The music of the film was composed by Tanishk Bagchi, Honey Singh, Kanika Kapoor, Sohail Sen and Bilal Saeed. The lyrics were penned by Shabbir Ahmed, Honey Singh, Ikka, Jamil Ahmed, Singhsta, Hommie Dilliwala, and Bilal Saeed.

Bilal Saeed recreated his own song La La La, which was originally sung by Arjun Kanungo.

Track listing
| No. | Title | Lyrics | Music | Singer(s) | Length |
|---|---|---|---|---|---|
| 1. | "Kem Cho" | Shabbir Ahmed, Ikka | Tanishk Bagchi | Ikka, Jyotica Tangri | 2:13 |
| 2. | "Billionaire" | Honey Singh, Singhsta, Hommie Dilliwala | Honey Singh | Honey Singh, Simar Kaur, Singhsta | 3:35 |
| 3. | "Adhura Lafz" | Jamil Ahmed | Sohail Sen | Rahat Fateh Ali Khan, Pratibha Singh | 4:20 |
| 4. | "La La La" | Bilal Saeed | Bilal Saeed | Bilal Saeed, Neha Kakkar | 3:07 |
| 5. | "Chhod Diya" | Shabbir Ahmed | Kanika Kapoor | Arijit Singh | 5:20 |
| 6. | "Chhod Diya" (Unplugged) | Shabbir Ahmed | Kanika Kapoor | Kanika Kapoor | 3:12 |
| Total length: |  |  |  |  | 21:47 |

==Release==
The first poster was released on 4 May 2017 depicting Khan in a suit.

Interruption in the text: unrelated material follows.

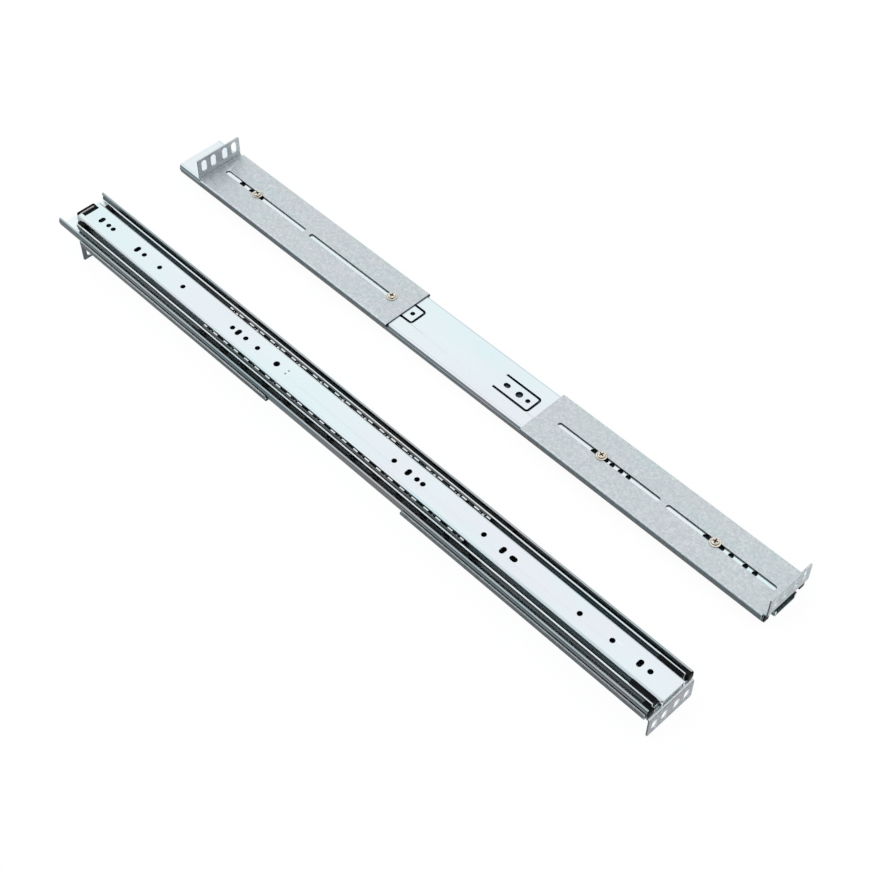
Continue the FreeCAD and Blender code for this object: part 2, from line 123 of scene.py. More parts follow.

The poster read, "Yaha paisa Bhagwaan nahi, par Bhagwaan se kam bhi nahi" (Here money is not God, but also it is not less than God).

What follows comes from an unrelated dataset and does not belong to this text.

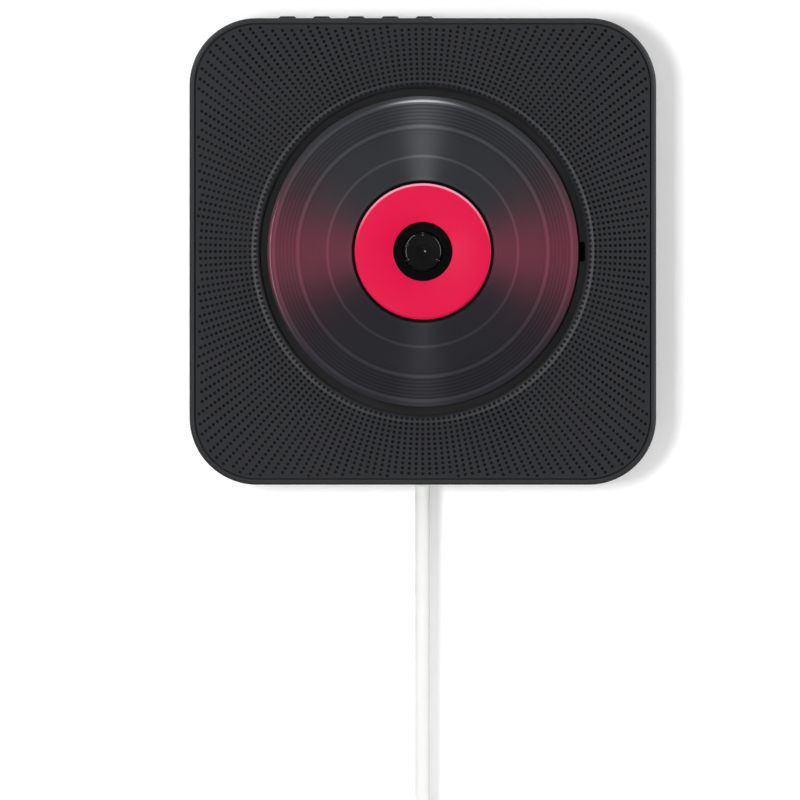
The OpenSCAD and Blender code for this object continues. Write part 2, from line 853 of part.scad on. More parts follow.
module pull_guide() {
    high = slider_top + 3;
    outline_w = 2 * (guide_half + guide_t);
    color(dark) on_wall() difference() {
        translate([-outline_w / 2, guide_low, cover_floor])
            cube([outline_w, high - guide_low, cord_h + 6 - cover_floor]);
        translate([-guide_half, spring_seat, cover_floor + 2])
            cube([2 * guide_half, high - spring_seat + 1, cord_h + 6]);
        cord_hole(bush_r, guide_low - 1, spring_seat + 1);
    }
}

module pull_slider() {
    color(dark) on_wall() difference() {
        upright(slider_low, slider_top) translate([0, cord_h])
            square([2 * guide_half - 2 * clear, 12], center = true);
        cord_hole(cord_r + seat, slider_low - 1, cord_start);
        cord_hole(cord_r - 1.2, slider_low - 1, slider_top + 1);
    }
}

function helix(radius, low, high, turns, steps) =
    [for (i = [0:turns * steps]) let (a = 360 * i / steps)
        [radius * cos(a), cord_y + radius * sin(a), low + (high - low) * i / (turns * steps)]];

module pull_spring() {
    low = spring_seat + spring_wire / 2 + seat;
    high = slider_low - spring_wire / 2 - seat;
    path = helix(spring_r, low, high, spring_turns, 12);
    color(steel) tube(path, spring_wire / 2, 6, [0, 0, 1], heading(path, 0),
        heading(path, len(path) - 1));
}

module pull_switch() {
    x = guide_half + guide_t;
    color(dark) on_wall() {
        between(cover_floor, cord_h + 4) translate([x, slider_top - 4]) square([9, 12]);
        between(cord_h - 2, cord_h + 2) translate([2, slider_top + 4])
            square([x - 1, 1.2]);
    }
}

// Speakers, one in each lower corner
module speaker_frames() {
    r = speaker_d / 2;
    back = baffle_back - speaker_depth + 9;
    color(dark) on_wall() speaker_places() difference() {
        rotate_extrude() polygon([[r - 4, baffle_back], [r, baffle_back],
            [r, baffle_back - 1.4], [r - 3, baffle_back - 1.4], [r * 0.62, back],
            [6, back], [6, back + 1.2], [r * 0.62 - 1, back + 1.2], [r - 4, baffle_back - 2]]);
        for (turn = [0:90:270]) rotate(turn + 45)
            translate([r * 0.45, -4, back + 1.6]) cube([r * 0.5, 8, 4]);
    }
}

module speaker_surrounds() {
    r = speaker_d / 2 - 4;
    color(dark) on_wall() speaker_places() rotate_extrude() {
        translate([r - 2.2, baffle_back - 1.6]) difference() {
            circle(1.6);
            circle(1);
            translate([-2, -2]) square([4, 2]);
        }
    }
}

module speaker_cones() {
    r = speaker_d / 2 - 7.6;
    rim = baffle_back - 1.7;
    dip = rim - 5;
    color([0.25, 0.25, 0.26]) on_wall() speaker_places() rotate_extrude()
        polygon([[r, rim], [5.5, dip], [5, dip + 0.6], [3, dip + 1.8], [0, dip + 2.3],
            [0, dip + 1.7], [2.8, dip + 1.2], [4.6, dip], [4.6, dip - 3], [5.2, dip - 3],
            [5.2, dip - 0.8], [r + 0.5, rim - 0.4], [r + 0.5, rim]]);
}

module speaker_magnets() {
    back = baffle_back - speaker_depth;
    plate = back + 9;
    color(steel) on_wall() speaker_places() difference() {
        union() {
            rod(back, back + 2, speaker_d * 0.3);
            rod(back + 1, plate - 2, speaker_d * 0.33);
            rod(plate - 2, plate, speaker_d * 0.3);
        }
        difference() {
            rod(back + 2, plate + 1, 5.9);
            rod(back + 1, plate + 2, 4.1);
        }
    }
}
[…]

The official trailer for the film was released on 25 September 2018. The film itself was released on 26 October 2018.

==Reception==
The film received mostly mixed reviews from critics, who cited its similarity to Oliver Stone's Wall Street, but praised Saif Ali Khan for his performance. On the review aggregator site Rotten Tomatoes, 27% of 11 critics' reviews are positive, with an average rating of 4/10.